İnsanlık bilimsel çalışmalarla uzay çağına ulaşmışken;
dini tekellerine almış zalimlerin zulmü, iftiraları yüzünden, KUR’AN indiği çağdan, Peygamber tarihinden bir adım ileri gidemiyor.
KUR’AN, ALLAH-TANRI’nın ilgi, sevgi ile yarattığı insanlar için kurduğu sistemin anayasası olduğundan ALLAH-TANRI’yı anlamak, tanımak için okunmalı!

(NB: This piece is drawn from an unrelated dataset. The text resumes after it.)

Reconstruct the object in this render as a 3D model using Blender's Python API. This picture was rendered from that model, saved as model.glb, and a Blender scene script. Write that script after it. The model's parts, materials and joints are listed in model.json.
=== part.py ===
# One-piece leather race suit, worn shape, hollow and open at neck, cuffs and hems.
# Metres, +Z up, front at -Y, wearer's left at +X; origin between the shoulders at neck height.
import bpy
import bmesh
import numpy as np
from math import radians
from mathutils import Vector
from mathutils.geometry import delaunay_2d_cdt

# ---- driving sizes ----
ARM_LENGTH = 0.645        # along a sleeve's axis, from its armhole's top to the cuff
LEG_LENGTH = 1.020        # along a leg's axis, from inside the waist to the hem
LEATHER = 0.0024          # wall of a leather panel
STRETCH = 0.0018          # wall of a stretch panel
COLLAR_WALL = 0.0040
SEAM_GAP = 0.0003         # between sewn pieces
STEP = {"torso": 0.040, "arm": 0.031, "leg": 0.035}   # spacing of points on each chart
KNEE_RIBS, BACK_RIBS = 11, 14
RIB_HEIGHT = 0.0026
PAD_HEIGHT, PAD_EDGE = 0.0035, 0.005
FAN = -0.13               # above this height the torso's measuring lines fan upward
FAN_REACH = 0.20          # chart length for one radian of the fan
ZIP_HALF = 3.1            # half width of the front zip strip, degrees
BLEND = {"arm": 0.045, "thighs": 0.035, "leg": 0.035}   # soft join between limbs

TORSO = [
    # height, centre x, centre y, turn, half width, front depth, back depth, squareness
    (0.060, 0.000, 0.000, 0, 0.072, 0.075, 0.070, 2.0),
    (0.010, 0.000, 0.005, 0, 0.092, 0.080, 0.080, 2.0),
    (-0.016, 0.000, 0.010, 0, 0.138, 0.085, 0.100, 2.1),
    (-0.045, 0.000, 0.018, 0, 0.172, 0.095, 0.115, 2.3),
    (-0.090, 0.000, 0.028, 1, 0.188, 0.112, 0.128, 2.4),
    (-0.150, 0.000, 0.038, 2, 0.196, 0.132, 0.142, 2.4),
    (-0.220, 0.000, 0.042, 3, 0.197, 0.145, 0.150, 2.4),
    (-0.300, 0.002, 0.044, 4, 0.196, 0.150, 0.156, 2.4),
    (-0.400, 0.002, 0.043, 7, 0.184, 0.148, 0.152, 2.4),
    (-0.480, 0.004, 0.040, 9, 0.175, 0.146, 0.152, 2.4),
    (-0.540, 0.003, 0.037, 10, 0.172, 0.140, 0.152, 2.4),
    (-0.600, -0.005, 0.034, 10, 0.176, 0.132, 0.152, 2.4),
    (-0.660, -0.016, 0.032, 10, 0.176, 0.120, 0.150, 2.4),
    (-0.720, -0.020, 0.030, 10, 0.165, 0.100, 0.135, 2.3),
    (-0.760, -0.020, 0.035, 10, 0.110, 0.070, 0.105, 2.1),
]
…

İlahiyatçı akademisyenlerin(prof.) oluşturduğu büyük bir grup oturup Maturidi hakkında koskocaman bir cilt kitap yazmışlar.
Keşke ‘yaratılmış kul-Maturidi’ anlatımı, yerine;
ALLAH-TANRI anlatımı olan KUR’AN’ın çok iyi anlaşılması için, KUR’AN Türkçe çevirisi için bu grup çalışmasını yapmış olsalardı!

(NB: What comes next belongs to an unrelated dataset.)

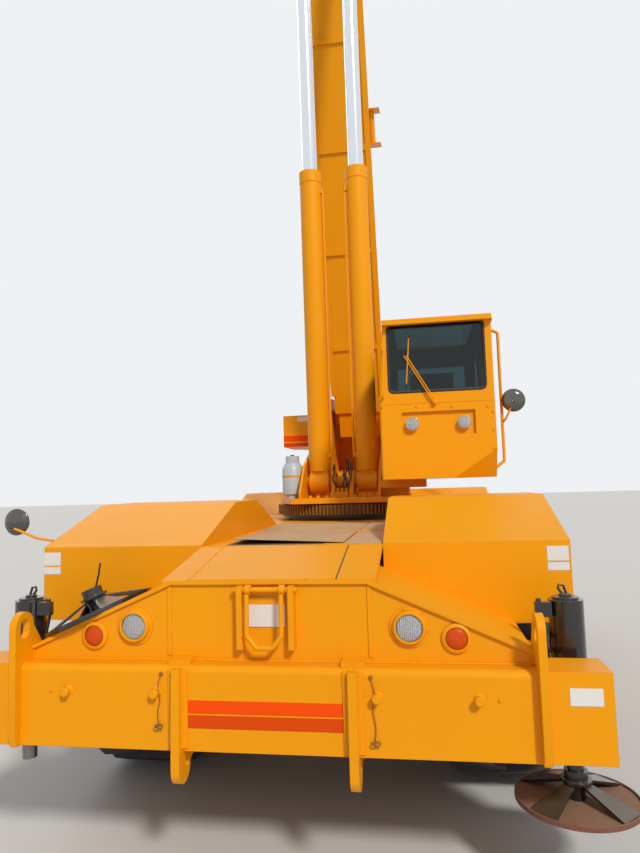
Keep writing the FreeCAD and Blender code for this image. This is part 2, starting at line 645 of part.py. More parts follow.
def bail_bracket():
    """Two posts on the upper face with a cross bar, and the blank plate between them."""
    posts = [box((FACE_X, FACE_X + 62), (s * 139.0 - 16, s * 139.0 + 16), (1282, 1608)) for s in (-1, 1)]
    cross = bar((FACE_X + 42, -172, 1588), (FACE_X + 42, 172, 1588), 14)
    plate = box((FACE_X, FACE_X + 3), (-112, 100), (1385, 1545))
    return joined(posts + [cross]), plate


def tow_bail():
    """Hanging U-shaped bail on the cross bar."""
    x = FACE_X + 88.0
    half = 92.0
    low = 1298.0
    loop = bent_bar([(x - 10, -half, 1570), (x - 4, -half, low + 62), (x - 4, -half + 50, low), (x - 4, half - 50, low),
                     (x - 4, half, low + 62), (x - 10, half, 1570)], 13, 22)
    eyes = [pipe((FACE_X + 42, s * half - 15, 1588), (FACE_X + 42, s * half + 15, 1588), 26, 15) for s in (-1, 1)]
    return loop, eyes


def fender_mirror():
    """Round mirror, its back to the front, on a bent arm from the right fender's front edge."""
    centre = (3150.0, -1926.0, 1934.0)
    dish = turned([(0, 0), (0, 88), (14, 91), (34, 60), (42, 0)], centre, X_DIR)
    arm = bent_bar([(3090, -FENDER_OUT + 8, 1795), (3150, -1782, 1822), (3190, -1926, 1892)], 9, 30)
    arm = arm.cut(box((3000, 3160), (-FENDER_OUT, -1600), (1740, 1860)))
    return joined([dish, arm])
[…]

KUR’AN’ın başka dillere çevirisi, özellikle biz Türkçe okuryazarlar için Türkçe’ye çevirisi-Meali, ilahiyatçı akademisyenler tarafından;
geleneksel kabullerin, alınan yanlış eğitimlerin, insanî duyguların, hikaye, rivayet, mitolojik öykülerin etkisinden arınmış, temizlenmiş tamamen objektif, tarafsız,
Türk diline, Arapça ve tüm Sami dillere kök anlam araştırması yapabilecek kadar hâkim, çevirinin tüm bilimsel metodları ile yapılmalı; bu şart, gerekli, elzem ve zorunlu tek kural olmalı!
Elinde sadece günah ölçerle suçlu bulup cehenneme(?!) atmak için bekleyenmiş gibi anlatımlarla;
ALLAH-TANRI’ya akıl almaz, sınırsız, hadsiz, saygısız, zulüm derecesinde aşırı iftiralar edilmektedir.
Sevgi ile yarattığı, tüm nimetleri hizmetine verdiği kulları yakmak?!
(En’am,12)”Allah, kullarına sevgi ve şefkati kendisine ilke edinmiştir.”
(Haşr,22)” O, her şeye sevgi ile hakim olan Allah’tır.
(Nisa,40)”Allah, zerrece haksızlık etmez ki.”
(Yunus,44)”Allah insanlara asla zulmetmez.”
(Zümer,36)”Allah, kuluna yetmez mi?”
(Ankebut,51)”Kur’an yeterli değil mi-yetmiyor mu-yetmez mi?”